Lighting became absolutely crucial once I’d pared everything back. A single ceiling light makes any small room feel like an interrogation chamber. I layer different light sources now: a reading light attached to the wall above my bed (no more knocking over table lamps), a small lamp on the dresser for ambient lighting, and yes, string lights around the window because apparently I’m a walking millennial cliché. But you know what? They work. The different light sources create depth and prevent that flat, harsh feeling that makes small spaces feel even smaller.
The colour situation took me ages to figure out.
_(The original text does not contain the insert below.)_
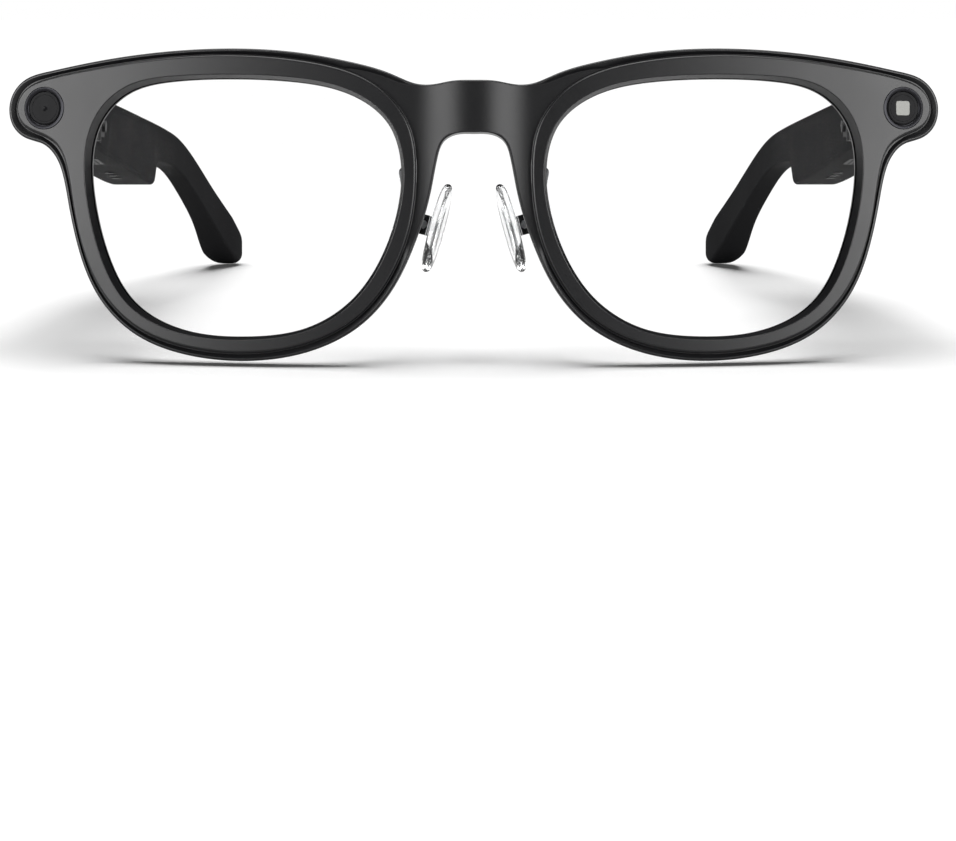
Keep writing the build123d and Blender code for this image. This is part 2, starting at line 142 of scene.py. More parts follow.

I painted my first small bedroom this gorgeous deep navy blue after seeing it in some design magazine, thinking it would look sophisticated and cozy. In my practically windowless box, it felt like sleeping in a submarine. Not the good kind either. Now I stick to lighter colours on the walls to reflect whatever natural light I can get, but add richness with darker bedding and curtains. Light walls, dark textiles – seems to work much better for tricking your brain into thinking the space is bigger than it actually is.
The thing that really transformed everything was embracing the smallness instead of constantly fighting against it. My bedroom now feels intentionally cozy rather than accidentally cramped. Every piece of furniture is there for a specific reason, every storage solution pulls double duty, and nothing blocks the natural flow of moving around the space. It took loads of trial and error, more measuring tape than any reasonable person should own, and several furniture-related injuries, but creating a small bedroom that actually functions properly instead of feeling like a storage unit you happen to sleep in? Completely worth abandoning the bedroom chair fantasy.